Operators win in Elizabethtown by owning the event calendar, pricing with discipline around value, and delivering reliable, frictionless stays for practical travelers.
Success in Elizabethtown comes from understanding that this is a functional, event‑driven, and value‑oriented market rather than a destination defined by iconic attractions. Operators who internalize the city’s demand rhythm can build a defensible strategy: they track sports schedules, Fort Knox‑related cycles, and marquee community events; they recognize that many guests are making pragmatic choices between multiple I‑65 exits; and they position their properties as the least complicated, most predictable solution for teams, families, and workers who simply want clean, well‑located, and well‑communicated lodging. With that clarity, revenue management becomes sharper: weekday baseload is secured through consistent, per‑diem‑aligned pricing and extended‑stay offers, while weekends and event periods are actively yield‑managed, with structured rate ladders, minimum stays, and unit type differentiation that translate compression into sustainable ADR outperformance.
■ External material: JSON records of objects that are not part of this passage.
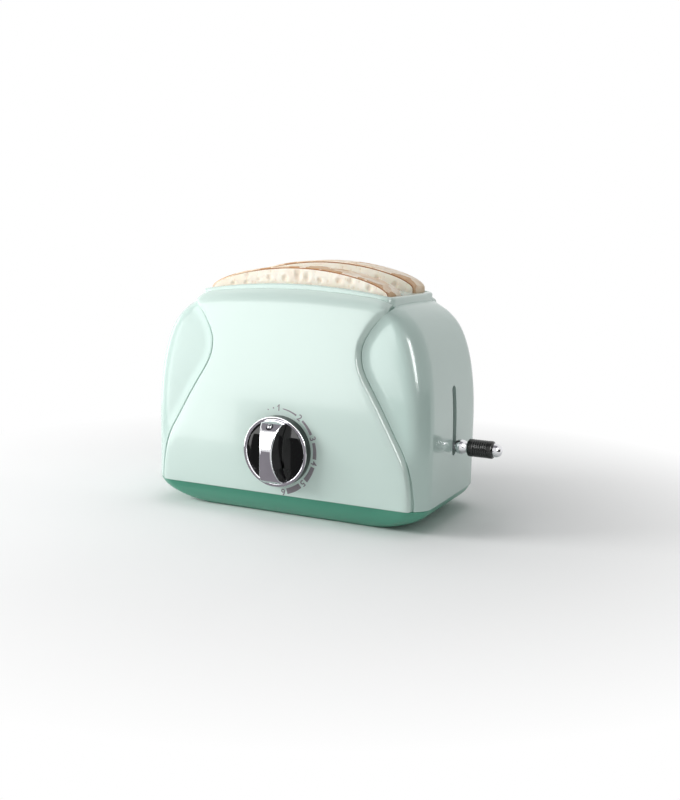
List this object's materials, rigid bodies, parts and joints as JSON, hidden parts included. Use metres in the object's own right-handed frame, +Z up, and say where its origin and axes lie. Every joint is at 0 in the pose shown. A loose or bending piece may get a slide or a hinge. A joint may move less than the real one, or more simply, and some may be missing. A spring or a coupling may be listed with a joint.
{
  "type": "toy toaster",
  "caption": "Toy pop-up toaster: rounded mint shell with a wavy seam, slots with play bread slices, side lever, chrome timer knob and clockwork inside.",
  "frame": {"origin": "centre of the flat underside of the base tray", "axes": "+Z up; the dial faces -Y; +X towards the lever end, the longest side"},
  "size_m": [0.2182, 0.118, 0.1559],
  "materials": {
    "mint_shell": "glossy moulded plastic",
    "green_base": "glossy moulded plastic",
    "chrome_trim": "polished",
    "black_gloss": "glossy",
    "steel_parts": "plain",
    "white_inner": "satin",
    "bread_toy": "satin with brown sides",
    "brass_works": "plain"
  },
  "bodies": {
    "housing": {"front_panel": "mint_shell", "back_panel": "mint_shell", "left_end_cap": "mint_shell", "right_end_cap": "mint_shell", "slot_rim": "mint_shell", "base_tray": "green_base", "base_screw_1": "steel_parts", "base_screw_2": "steel_parts", "base_screw_3": "steel_parts", "base_screw_4": "steel_parts", "inner_frame": "white_inner", "bread_cage_front": "white_inner", "bread_cage_back": "white_inner", "guide_rod_left": "steel_parts", "guide_rod_right": "steel_parts", "rod_bridge": "white_inner", "lift_spring_left": "steel_parts", "lift_spring_right": "steel_parts", "timer_front_plate": "steel_parts", "timer_back_plate": "steel_parts", "timer_pillar_1": "brass_works", "timer_pillar_2": "brass_works", "timer_pillar_3": "brass_works", "timer_pillar_4": "brass_works", "mainspring": "steel_parts", "latch_post": "brass_works", "latch_spring": "steel_parts"},
    "carriage": {"carriage": "white_inner", "lever_stem": "steel_parts", "lever_neck": "chrome_trim", "lever_grip": "black_gloss", "lever_tip": "chrome_trim", "catch_plate": "steel_parts"},
    "slice_front": {"bread_slice_front": "bread_toy"},
    "slice_back": {"bread_slice_back": "bread_toy"},
    "knob": {"knob": "chrome_trim", "knob_inlay_left": "black_gloss", "knob_inlay_right": "black_gloss", "knob_pointer": "steel_parts", "winding_arbor": "steel_parts", "main_wheel": "brass_works", "release_cam": "white_inner"},
    "second_wheel": {"second_wheel": "white_inner"},
    "third_wheel": {"third_wheel": "white_inner"},
    "escape_wheel": {"escape_wheel": "brass_works"},
    "anchor": {"anchor": "steel_parts"},
    "latch": {"latch_lever": "steel_parts", "latch_pin": "steel_parts"}
  },
  "joints": [
    {"name": "carriage_slide", "type": "slide", "parent": "housing", "child": "carriage", "axis": [0, 0, 1], "range_m": [0, 0.03], "deforming": ["lift_spring_left", "lift_spring_right"]},
    {"name": "slice_front_lift", "type": "slide", "parent": "carriage", "child": "slice_front", "axis": [0, 0, 1], "range_m": [0, 0.12]},
    {"name": "slice_back_lift", "type": "slide", "parent": "carriage", "child": "slice_back", "axis": [0, 0, 1], "range_m": [0, 0.12]},
    {"name": "knob_turn", "type": "hinge", "parent": "housing", "child": "knob", "pos_m": [0, -0.056, 0.043], "axis": [0, 1, 0], "range_deg": [0, 168], "stiffness_Nm_per_rad": 0.004},
    {"name": "second_wheel_turn", "type": "hinge", "parent": "housing", "child": "second_wheel", "pos_m": [0.00981, -0.0405, 0.06145], "axis": [0, 1, 0], "range_deg": [-504, 0]},
    {"name": "third_wheel_turn", "type": "hinge", "parent": "housing", "child": "third_wheel", "pos_m": [0.02532, -0.0405, 0.0671], "axis": [0, 1, 0], "range_deg": [0, 1512]},
    {"name": "escape_wheel_turn", "type": "hinge", "parent": "housing", "child": "escape_wheel", "pos_m": [0.03566, -0.0405, 0.05902], "axis": [0, 1, 0], "range_deg": [-3300, 0]},
    {"name": "anchor_rock", "type": "hinge", "parent": "housing", "child": "anchor", "pos_m": [0.03566, -0.0405, 0.04642], "axis": [0, 1, 0], "range_deg": [-4, 4]},
    {"name": "latch_swing", "type": "hinge", "parent": "housing", "child": "latch", "pos_m": [-0.02, -0.0444, 0.06], "axis": [0, 1, 0], "range_deg": [-6, 0]}
  ],
  "couplings": [
    {"joint": "second_wheel_turn", "follows": "knob_turn", "ratio": -3},
    {"joint": "third_wheel_turn", "follows": "knob_turn", "ratio": 9},
    {"joint": "escape_wheel_turn", "follows": "knob_turn", "ratio": -19.636},
    {"joint": "latch_swing", "follows": "knob_turn", "ratio": -0.0357}
  ]
}
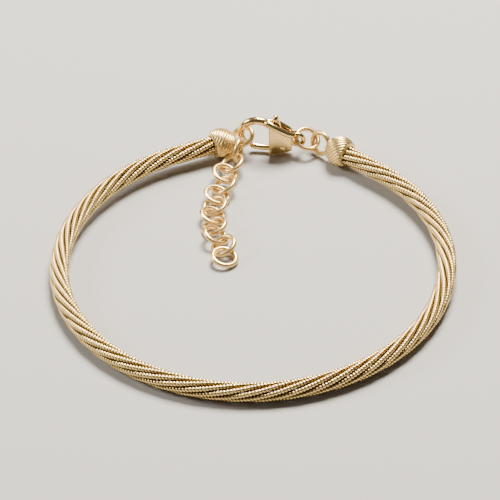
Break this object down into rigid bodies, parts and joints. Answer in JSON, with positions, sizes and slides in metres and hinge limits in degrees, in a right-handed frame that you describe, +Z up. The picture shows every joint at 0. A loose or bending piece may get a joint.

Operators who outperform in this market also execute with discipline at the property and listing level. They design spaces and amenity sets that flex between work crews and sports families without causing friction, enforce clear but guest‑friendly house rules, and communicate proactively around access, parking, and local orientation so that both last‑minute road‑trippers and pre‑planned tournament groups feel in control. They use channels intentionally, cultivating repeat relationships with organizers and employers to pre‑sell key dates, then layering OTA demand on top to fill gaps rather than racing to the bottom on price. Over time, this combination of calendar mastery, disciplined pricing, and consistent operations creates a meaningful performance gap versus generic hosts or undifferentiated hotels: higher realized ADR on peak weekends, fewer empty low‑season nights, stronger review scores, and a growing base of repeat guests who instinctively choose their properties whenever Elizabethtown appears on the travel plan.